> **Recorded data**
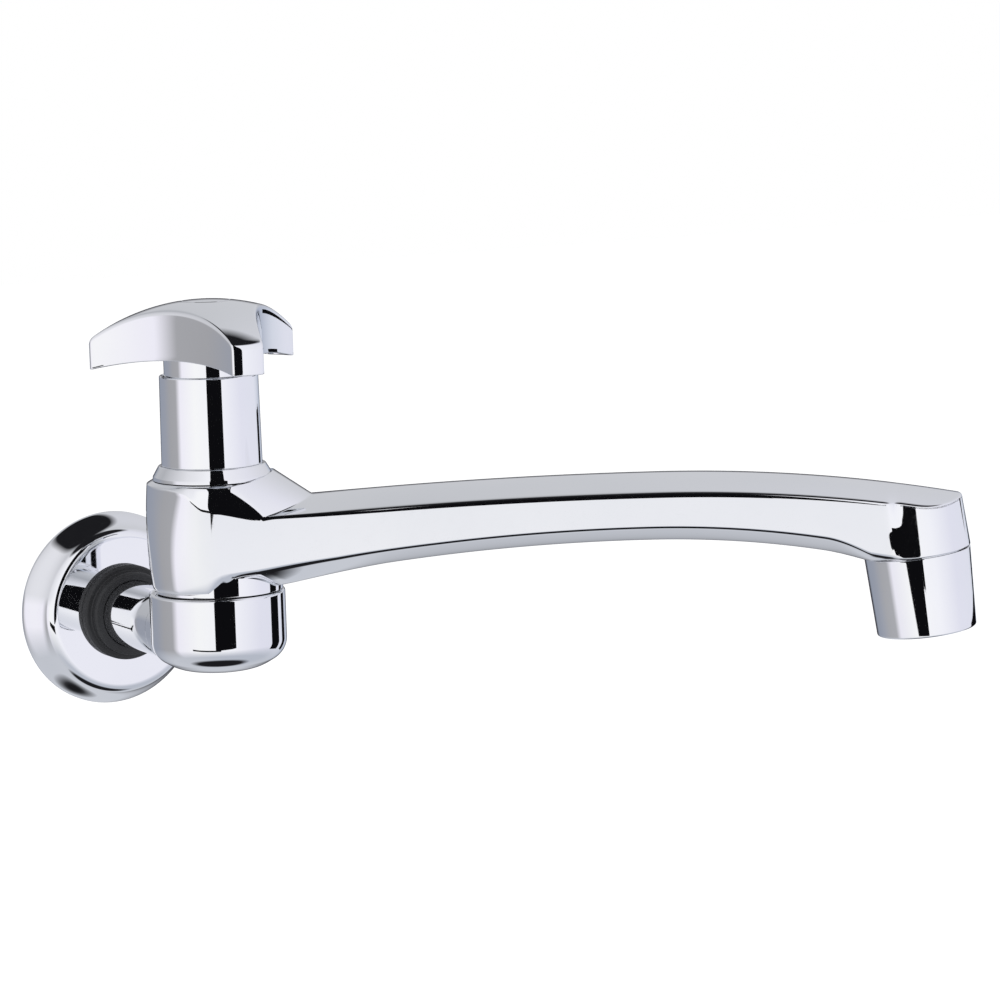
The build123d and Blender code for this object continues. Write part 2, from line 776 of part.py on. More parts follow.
# ---- handle ---------------------------------------------------------------
def handle_outline(reach, half, waist):
    """Three-pointed plan with hollow sides and slightly bulged arm ends."""
    edges = []
    for index in range(3):
        angle = radians(120 * index)
        ahead = radians(120 * (index + 1))
        tip_left = (reach * cos(angle) - half * sin(angle), reach * sin(angle) + half * cos(angle))
        tip_right = (reach * cos(angle) + half * sin(angle), reach * sin(angle) - half * cos(angle))
        next_right = (reach * cos(ahead) + half * sin(ahead), reach * sin(ahead) - half * cos(ahead))
        between = (waist * cos((angle + ahead) / 2), waist * sin((angle + ahead) / 2))
        nose = ((reach + handle_nose) * cos(angle), (reach + handle_nose) * sin(angle))
        edges.append(ThreePointArc(tip_right, nose, tip_left))
        edges.append(ThreePointArc(tip_left, between, next_right))
    return make_face(edges)


def sphere_under(apex_z, radius):
    """Large ball whose top is at a given height."""
    return Pos(0, 0, apex_z - radius) * Sphere(radius)


def screw_bottom_z():
    """Height of the handle screw's point."""
    return screw_head_z() - screw_length


def screw_head_z():
    """Underside of the handle screw's head."""
    return handle_apex_z - cap_depth - loose_gap - screw_head_height


def handle_body():
    """Hollow three-armed handle with its hub, socket and screw well."""
    base = handle_tip_z - past
    height = handle_height + 2 * past
    outline = handle_outline(handle_reach, handle_tip_half_width, handle_waist)
    inner_outline = handle_outline(
        handle_reach - handle_wall, handle_tip_half_width - handle_tip_wall, handle_waist - handle_wall
    )
    arch_radius = (handle_reach**2 + handle_arch**2) / (2 * handle_arch)
    dome = sphere_under(handle_apex_z, handle_dome_radius)
    inner_dome = sphere_under(handle_apex_z - handle_wall, handle_dome_radius - handle_wall)
    arch = sphere_under(handle_tip_z + handle_arch, arch_radius)
    outer = extrude(Pos(0, 0, base) * outline, height) & dome
    inner = extrude(Pos(0, 0, base) * inner_outline, height) & inner_dome
    shell = outer - inner - arch
    hub = ring(handle_hub_radius - handle_wall, handle_hub_radius, handle_hub_z, handle_apex_z)
    hub += rod(handle_boss_radius, handle_hub_z, handle_apex_z)
    hub &= sphere_under(handle_apex_z - handle_wall / 2, handle_dome_radius - handle_wall / 2)
    shape = shell + hub
    socket = spindle_drive + 2 * running_gap
    depth = spindle_drive_length + 2 * running_gap
    drive = extrude(Rectangle(socket, socket), depth) & rod(spindle_radius + running_gap, 0, depth)
    shape -= Pos(0, 0, drive_bottom_z - running_gap) * drive
    shape -= rod(screw_radius + running_gap, drive_bottom_z, handle_apex_z)
    shape -= rod(screw_head_radius + running_gap, screw_head_z(), handle_apex_z)
    shape -= rod(cap_radius + running_gap, handle_apex_z - cap_depth, handle_apex_z + past)
    return on_swivel_axis(Rot(0, 0, rest_handle_angle) * shape)


def handle_screw():
    """Screw that holds the handle on the spindle."""
    top = screw_head_z() + screw_head_height
    shape = rod(screw_radius, screw_bottom_z(), screw_head_z())
    shape += rod(screw_head_radius, screw_head_z(), top)
    length = 2 * (screw_head_radius + past)
    slot = Box(length, screw_slot_width, screw_slot_depth, align=(Align.CENTER, Align.CENTER, Align.MAX))
    return on_swivel_axis(shape - Pos(0, 0, top) * slot)


def index_cap():
    """Flush cap that follows the dome over the screw."""
    bottom = handle_apex_z - cap_depth + face_gap
    shape = rod(cap_radius, bottom, handle_apex_z + past)
    return on_swivel_axis(shape & sphere_under(handle_apex_z, handle_dome_radius))


# ---- the assembly ---------------------------------------------------------
pieces = {
    "wall_flange": wall_flange,
    "neck_seal": neck_seal,
    "valve_body": valve_body,
    "lower_spout_seal": lambda: spout_seal(lower_ring_z()),
    "upper_spout_seal": lambda: spout_seal(upper_ring_z()),
    "slip_washer": slip_washer,
    "slip_ring": slip_ring,
    "retaining_collar": retaining_collar,
    "spout": spout,
    "nozzle_shell": nozzle_shell,
    "aerator_gasket": aerator_gasket,
    "aerator_housing": aerator_housing,
    "aerator_diffuser": aerator_diffuser,
    "aerator_screen_upper": lambda: aerator_screen(1),
    "aerator_screen_lower": lambda: aerator_screen(2),
    "bonnet_gasket": bonnet_gasket,
    "bonnet": bonnet,
    "gland_packing": gland_packing,
    "packing_washer": packing_washer,
    "gland_nut": gland_nut,
    "sleeve": sleeve,
    "spindle": spindle,
    "jumper_valve": jumper_valve,
    "jumper_washer": jumper_washer,
    "jumper_nut": jumper_nut,
    "handle_body": handle_body,
    "handle_screw": handle_screw,
    "index_cap": index_cap,
}

os.makedirs("parts", exist_ok=True)
for name, make in pieces.items():
    export_step(make(), f"parts/{name}.step")
    print(name)
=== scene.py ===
import json
import logging
from dataclasses import dataclass, field
from enum import Enum
from math import atan2, cos, pi, radians, sin, sqrt, tan
from typing import Any, Callable, Sequence

import bmesh
import bpy
import numpy as np
from mathutils import Matrix, Vector


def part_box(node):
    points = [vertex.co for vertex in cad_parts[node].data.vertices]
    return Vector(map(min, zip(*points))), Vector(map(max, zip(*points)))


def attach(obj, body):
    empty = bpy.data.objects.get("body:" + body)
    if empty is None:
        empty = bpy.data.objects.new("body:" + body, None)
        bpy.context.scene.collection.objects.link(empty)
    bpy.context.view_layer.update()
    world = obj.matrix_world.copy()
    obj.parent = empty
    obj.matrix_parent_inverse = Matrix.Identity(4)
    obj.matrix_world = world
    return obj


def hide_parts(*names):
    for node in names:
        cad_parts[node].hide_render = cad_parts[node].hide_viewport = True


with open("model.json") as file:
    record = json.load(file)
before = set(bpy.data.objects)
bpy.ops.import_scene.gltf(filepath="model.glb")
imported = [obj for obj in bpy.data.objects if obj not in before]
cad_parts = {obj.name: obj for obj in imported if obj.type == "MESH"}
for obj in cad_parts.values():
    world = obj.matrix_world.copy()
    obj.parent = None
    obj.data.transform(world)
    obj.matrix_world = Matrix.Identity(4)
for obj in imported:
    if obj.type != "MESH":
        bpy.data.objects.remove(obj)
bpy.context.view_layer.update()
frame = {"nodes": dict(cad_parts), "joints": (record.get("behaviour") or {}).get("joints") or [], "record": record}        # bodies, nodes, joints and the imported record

# The looks of a wall-mounted kitchen tap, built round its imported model. Shapes are worked out in
# millimetres and turned into metres when a mesh is made. Z is up, the wall is the plane Y = 0.

METRES = 0.001         # in one millimetre
MERGE_DISTANCE = 1e-6  # metres
SHARP_ANGLE = radians(38.0)
TURNS = 256            # columns round a turned piece
FEWER_TURNS = 128      # for small and hidden pieces
CLEARANCE = 0.05       # millimetres between pieces that touch in the solids
ROUND_SHARE = 0.48     # of a straight run, at most, goes into the rounding of each corner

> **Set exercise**
Extract exactly and only the lines above from the line containing "# ---- the assembly" through the line containing "cad_parts[node].hide_render = cad_parts[node].hide_viewport", both end lines included.

> **Full response**
# ---- the assembly ---------------------------------------------------------
pieces = {
    "wall_flange": wall_flange,
    "neck_seal": neck_seal,
    "valve_body": valve_body,
    "lower_spout_seal": lambda: spout_seal(lower_ring_z()),
    "upper_spout_seal": lambda: spout_seal(upper_ring_z()),
    "slip_washer": slip_washer,
    "slip_ring": slip_ring,
    "retaining_collar": retaining_collar,
    "spout": spout,
    "nozzle_shell": nozzle_shell,
    "aerator_gasket": aerator_gasket,
    "aerator_housing": aerator_housing,
    "aerator_diffuser": aerator_diffuser,
    "aerator_screen_upper": lambda: aerator_screen(1),
    "aerator_screen_lower": lambda: aerator_screen(2),
    "bonnet_gasket": bonnet_gasket,
    "bonnet": bonnet,
    "gland_packing": gland_packing,
    "packing_washer": packing_washer,
    "gland_nut": gland_nut,
    "sleeve": sleeve,
    "spindle": spindle,
    "jumper_valve": jumper_valve,
    "jumper_washer": jumper_washer,
    "jumper_nut": jumper_nut,
    "handle_body": handle_body,
    "handle_screw": handle_screw,
    "index_cap": index_cap,
}

os.makedirs("parts", exist_ok=True)
for name, make in pieces.items():
    export_step(make(), f"parts/{name}.step")
    print(name)
=== scene.py ===
import json
import logging
from dataclasses import dataclass, field
from enum import Enum
from math import atan2, cos, pi, radians, sin, sqrt, tan
from typing import Any, Callable, Sequence

import bmesh
import bpy
import numpy as np
from mathutils import Matrix, Vector


def part_box(node):
    points = [vertex.co for vertex in cad_parts[node].data.vertices]
    return Vector(map(min, zip(*points))), Vector(map(max, zip(*points)))


def attach(obj, body):
    empty = bpy.data.objects.get("body:" + body)
    if empty is None:
        empty = bpy.data.objects.new("body:" + body, None)
        bpy.context.scene.collection.objects.link(empty)
    bpy.context.view_layer.update()
    world = obj.matrix_world.copy()
    obj.parent = empty
    obj.matrix_parent_inverse = Matrix.Identity(4)
    obj.matrix_world = world
    return obj


def hide_parts(*names):
    for node in names:
        cad_parts[node].hide_render = cad_parts[node].hide_viewport = True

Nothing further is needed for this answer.